Apple (AAPL -2.19%) stock has taken a serious beating during the past six months, down about 24%. During the same period, the S&P 500 declined about 11%. With the stock already trading conservatively before the pullback, shares are now trading squarely in bargain territory. This is as evident as ever by comparing Apple to three stagnating companies in different industries: McDonad's (MCD -0.43%), Wal-Mart (WMT -0.35%), and H&R Block (HRB 0.13%).

Let's compare these four companies on a handful of metrics related to both recent performance and valuation.

Company

Trailing-12-Month EPS Growth (YOY)

Trailing-12-Month Revenue (YOY)

P/E

Price-to-Cash Flow

Apple

43%

28%

10.5

8.5

McDonald's

(9.1%)

(8.3%)

25.2

17.9

Wal-Mart

(2%)

0.1%

13.5

8.1

H&R Block

(8%)

1.5%

20.1

12.4

Recent performance
Measured by recent performance, Apple is the clear winner among these four stocks, with EPS soaring 43%. During the past twelve months, McDonald's and H&R Block were both in decline, with EPS falling 2% and 7%, respectively. Wal-Mart came close to maintaining its bottom line but still slipped slightly compared to the year-ago period.

But is this comparison distorted by Apple's monstrous performance during the last four quarters, or is this truly indicative of the tech giant's superior ability to grow its business compared to McDonald's, Wal-Mart, and H&R Block? While it is true that Apple's performance during the past twelve months is much better than usual, zooming out to five-year average growth rates for EPS still puts Apple's performance far head of the other three companies. During the past five years, Apple averaged annualized EPS growth of about 34%, while the highest five-year average from the other three was Wal-Mart at close to 6%.

To be fair, it's very possible that Apple's sales growth could flatten during the next twelve months, or even turn negative. On the other hand, the tech giant could post double-digit growth during this period. This volatility and uncertainty is part of the package for a company that derives over 60% of its revenue from a single product category. Indeed, this uncertainty is a big reason for the stock's low price-to-earnings multiple. But the fact that Apple can still grow so substantially in a single year is solid evidence that the company's underlying brand is still thriving.

Valuation
Despite the fact that Apple is proving to investors it can still grow its business meaningfully, just as these other three stocks are clearly struggling to grow their businesses, the tech giant trades at the most conservative valuation of this group of stocks, with a P/E ratio of just 10.5. Compared to McDonald's and H&R Block in particular, which have P/E ratios of 25.2 and 20.1, Apple stock looks like a steal.

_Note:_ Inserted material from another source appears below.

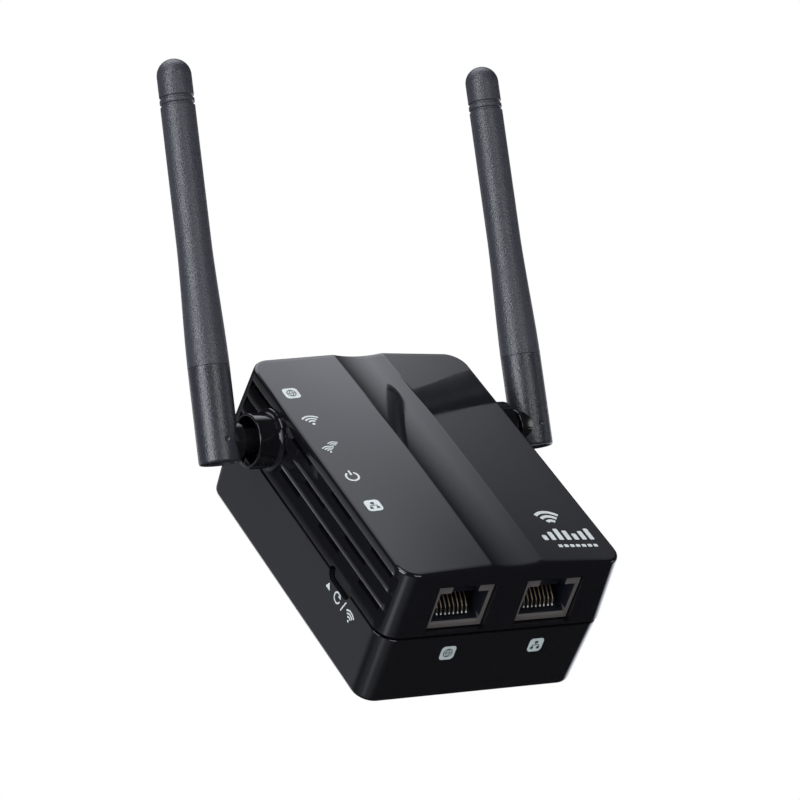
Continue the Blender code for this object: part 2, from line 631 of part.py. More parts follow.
def build_contacts(name, x):
    # Eight spring wires rise towards the back of the socket from a row of tips near its mouth.
    front = -HALF_LENGTH + 0.5 * MM
    back = front + PLUG_DEPTH - GAP
    bar = box((x - 4.6 * MM, above(CONTACT_BAR[1]), back - 1.6 * MM),
              (x + 4.6 * MM, above(CONTACT_BAR[0]), back))
    contacts = new_part(name, bar, (0.83, 0.64, 0.3), 0.25, 1.0)
    wires = bmesh.new()
    for index in range(CONTACT_COUNT):
        offset = (index - (CONTACT_COUNT - 1) / 2) * CONTACT_PITCH
        verts = add_box(wires, (-0.2 * MM, -0.2 * MM, 0.0), (0.2 * MM, 0.2 * MM, CONTACT_LENGTH))
        bmesh.ops.rotate(wires, verts=verts, matrix=Matrix.Rotation(CONTACT_TILT, 3, "X"))
        bmesh.ops.translate(wires, verts=verts, vec=(x + offset, above(CONTACT_TIP[0]), CONTACT_TIP[1]))
    add_to(contacts, wires, "wires")


def build_button():
    outer = -HALF_WIDTH + 0.2 * MM
    inner = -HALF_WIDTH + 2.4 * MM
    cap = new_part("reset_button", pill(BUTTON_LENGTH / 2 - GAP, BUTTON_HEIGHT / 2 - GAP, outer, inner),
                   (0.02, 0.02, 0.022), 0.35)
    flange = pill(BUTTON_LENGTH / 2 + 0.9 * MM, BUTTON_HEIGHT / 2 + 0.9 * MM, -25.1 * MM, -24.3 * MM)
    add_to(cap, flange, "flange")
    switch = on_main_board("reset_switch", (-20.6 * MM, BUTTON_Z), (3.4 * MM, 3.5 * MM, 4.4 * MM),
                           CHIP, 0.4)
    height = above(1.6 * MM)
    well = cylinder(1.1 * MM, (-23.0 * MM, height, BUTTON_Z), (-21.0 * MM, height, BUTTON_Z), 12)
    cut_from(switch, well, "plunger_well")
    stem = cylinder(0.8 * MM, (-24.0 * MM, height, BUTTON_Z), (-22.0 * MM, height, BUTTON_Z), 12)
    new_part("switch_plunger", stem, (0.7, 0.68, 0.6), 0.4)


def build_antenna(name, side, lean):
    pivot = bpy.data.objects.new(name + "_antenna_pivot", None)
    pivot.location = (side * PIVOT_X, PIVOT_Y, PIVOT_Z)
    pivot.rotation_euler = (lean, 0.0, 0.0)
    parts.objects.link(pivot)
    build_antenna_base(name, side, pivot)
    build_antenna_sleeve(name, pivot)
    build_antenna_radiator(name, pivot)
    build_antenna_clip(name, side, pivot)


def inboard(side, x):
    # A point on the hinge axis, at x from the middle of the housing, seen from the pivot.
    return (side * (x - PIVOT_X), 0.0, 0.0)


def build_antenna_base(name, side, pivot):
    profile = [(0.0, SPIGOT_TOP), (SPIGOT_RADIUS, SPIGOT_TOP), (SPIGOT_RADIUS, SEAM - GAP),
               (BASE_RADIUS, SEAM - GAP), (BASE_RADIUS, -ANTENNA_FOOT + 0.5 * MM),
               (BASE_RADIUS - 0.2 * MM, -ANTENNA_FOOT + 0.15 * MM),
               (BASE_RADIUS - 0.6 * MM, -ANTENNA_FOOT), (0.0, -ANTENNA_FOOT)]
    base = turned(name + "_antenna_base", profile, (0.03, 0.03, 0.034), 0.3)
    neck = cylinder(NECK_RADIUS, inboard(side, 38.0 * MM), inboard(side, NECK_END_X), 24)
    collar = cylinder(COLLAR_RADIUS, inboard(side, 38.0 * MM), inboard(side, COLLAR_END_X), 24)
    groove = cylinder(NECK_RADIUS + MM, inboard(side, CLIP_X + 0.35 * MM),
                      inboard(side, CLIP_X - 0.35 * MM), 24)
    core = cylinder(2.1 * MM, inboard(side, CLIP_X + 1.0 * MM), inboard(side, CLIP_X - 1.0 * MM), 24)
    bores = cylinder(1.0 * MM, inboard(side, NECK_END_X - MM), inboard(side, PIVOT_X), 12)
    channel = cylinder(1.2 * MM, (0.0, 0.0, -0.6 * MM), (0.0, 0.0, SPIGOT_TOP + MM), 12)
    elbow = bmesh.new()
    bmesh.ops.create_uvsphere(elbow, u_segments=12, v_segments=8, radius=2.2 * MM)
    dimple = cylinder(0.8 * MM, (0.0, -BASE_RADIUS - MM, 0.0), (0.0, -BASE_RADIUS + 0.35 * MM, 0.0), 12)
    pieces = [base, add_to(base, collar, "collar"), add_to(base, neck, "neck"),
              cut_from(base, groove, "groove"), add_to(base, core, "groove_core"),
              cut_from(base, bores, "neck_bore"), cut_from(base, channel, "channel"),
              cut_from(base, elbow, "elbow"), cut_from(base, dimple, "dimple")]
    inboard_x = -side
    route = [Vector((inboard_x * (PIVOT_X - NECK_END_X), 0.0, 0.0))]
    route += bend((0.0, 0.0, 0.0), (inboard_x, 0.0, 0.0), (0.0, 0.0, 1.0), 1.7 * MM)
    route += [Vector((0.0, 0.0, 12.0 * MM)), Vector((0.0, 0.0, SPIGOT_TOP + 0.6 * MM))]
    lead = wire(name + "_antenna_lead", route, COAX_RADIUS, (0.05, 0.05, 0.05))
    for piece in pieces + [lead]:
        piece.parent = pivot


def sleeve_radius(height):
    # Narrows smoothly from the base's width, then runs straight to the dome.
    flare_top = 42.0 * MM
    part = max(0.0, 1.0 - (height - SEAM) / (flare_top - SEAM))
    blend = part * part * (3.0 - 2.0 * part)
    return TIP_RADIUS + (BASE_RADIUS - TIP_RADIUS) * (0.35 * part + 0.65 * blend)


def build_antenna_sleeve(name, pivot):
    dome = [(TIP_RADIUS * math.sin(angle), ANTENNA_TOP - TIP_RADIUS + TIP_RADIUS * math.cos(angle))
            for angle in [math.pi / 2 * step / 5 for step in range(6)]]
    rings = []
    for below_top in (8.5 * MM, 10.0 * MM):
        height = ANTENNA_TOP - below_top
        for shift, depth in ((0.35, 0.0), (0.15, 0.3), (-0.15, 0.3), (-0.35, 0.0)):
            rings.append((TIP_RADIUS - depth * MM, height + shift * MM))
    heights = [42.0, 37.0, 32.0, 27.0, 22.0, 18.0]
    wall = [(sleeve_radius(height * MM), height * MM) for height in heights]
    foot = [(BASE_RADIUS, SEAM), (SLEEVE_BORE, SEAM), (SLEEVE_BORE, SLEEVE_BORE_TOP), (0.0, SLEEVE_BORE_TOP)]
    sleeve = turned(name + "_antenna_sleeve", dome + rings + wall + foot, (0.035, 0.035, 0.038), 0.55)
    sleeve.parent = pivot


def build_antenna_radiator(name, pivot):
    profile = [(0.0, 73.0 * MM), (0.4 * MM, 73.0 * MM), (0.4 * MM, 52.0 * MM), (1.9 * MM, 51.7 * MM),
               (1.9 * MM, 27.0 * MM), (0.55 * MM, 26.7 * MM), (0.55 * MM, SPIGOT_TOP + 1.0 * MM),
               (0.0, SPIGOT_TOP + 1.0 * MM)]
    radiator = turned(name + "_antenna_radiator", profile, (0.8, 0.62, 0.3), 0.3, 1.0, 12)
    radiator.parent = pivot


def build_antenna_clip(name, side, pivot):
    disc = cylinder(3.9 * MM, inboard(side, CLIP_X + 0.25 * MM), inboard(side, CLIP_X - 0.2 * MM), 24)
    clip = new_part(name + "_antenna_clip", disc, (0.5, 0.5, 0.52), 0.3, 1.0)
    eye = cylinder(2.4 * MM, inboard(side, CLIP_X + MM), inboard(side, CLIP_X - MM), 24)
    centre = Vector(inboard(side, CLIP_X))
    mouth = box(centre + Vector((-MM, -1.6 * MM, -5 * MM)), centre + Vector((MM, 1.6 * MM, 0.0)))
    for piece in (clip, cut_from(clip, eye, "eye"), cut_from(clip, mouth, "mouth")):
        piece.parent = pivot


def build_case_leads():
    # Coaxial leads from the hinge necks to the main board.
    for name, side in SIDES.items():
        start = Vector((side * (NECK_END_X - 0.6 * MM), PIVOT_Y, PIVOT_Z))
        low = PART_Y - GAP - COAX_RADIUS - 0.2 * MM
        turn_x = side * 17.5 * MM
        route = [start]
        route += bend((turn_x, PIVOT_Y, PIVOT_Z), (side, 0.0, 0.0), (0.0, 1.0, 0.0), 2.0 * MM)
        route += bend((turn_x, low, PIVOT_Z), (0.0, -1.0, 0.0), (0.0, 0.0, 1.0), 2.0 * MM)
        route += [Vector((turn_x, low, PIVOT_Z + 5.5 * MM))]
        wire(name + "_board_lead", route, COAX_RADIUS, (0.05, 0.05, 0.05))


clear_scene()
parts = new_collection("wifi_range_extender")
tools = new_collection("cutters")
build_front_cover()
build_rear_case()
build_plug()
build_boards()
build_main_board_components()
build_power_board_components()
build_sockets()
build_button()
build_screws()
for antenna_name, antenna_side in SIDES.items():
    build_antenna(antenna_name, antenna_side, LEFT_LEAN if antenna_side < 0 else RIGHT_LEAN)
build_case_leads()
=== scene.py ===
import math

import bmesh
import bpy
from mathutils import Matrix, Vector


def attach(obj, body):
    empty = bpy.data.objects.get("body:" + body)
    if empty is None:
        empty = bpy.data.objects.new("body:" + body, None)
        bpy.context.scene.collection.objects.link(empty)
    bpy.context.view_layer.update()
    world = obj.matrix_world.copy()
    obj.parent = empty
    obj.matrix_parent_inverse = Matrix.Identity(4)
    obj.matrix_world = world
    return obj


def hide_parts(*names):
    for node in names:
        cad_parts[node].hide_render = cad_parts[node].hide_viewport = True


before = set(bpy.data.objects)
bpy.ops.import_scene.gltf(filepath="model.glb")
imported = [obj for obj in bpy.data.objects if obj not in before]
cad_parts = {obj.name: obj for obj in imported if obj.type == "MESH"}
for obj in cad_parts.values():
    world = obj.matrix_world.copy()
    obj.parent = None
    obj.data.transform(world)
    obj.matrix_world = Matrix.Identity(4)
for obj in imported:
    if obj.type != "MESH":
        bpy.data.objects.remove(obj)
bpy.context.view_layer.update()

# Wall-plug wifi range extender: +Y goes into the wall, +Z up the wall, +X right as seen from the room.
mm = 0.001
sides = {"left": -1, "right": 1}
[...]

Does Apple really deserve to trade at such a discount compared to companies like McDonald's and H&R Block? Does it truly deserve similar P/E and price-to-cash flow ratios as Wal-Mart? Sure, Apple faces some uncertainty about its ability to live up to the hugely successful iPhone cycle it benefited from last year. But the company has also clearly demonstrated its brand and pricing power over the last two decades, building a deep and complex connection with users that is here to stay. Even more, this loyal customer base is still growing, and it's as loyal as ever.

While a comparison of Apple with other names in totally different industries certainly isn't perfect, it does paint a telling story about just how conservative Apple's valuation is today.

The market is not a rational place. And Apple's valuation doesn't make sense. These things happen from time to time -- and I call them bargains.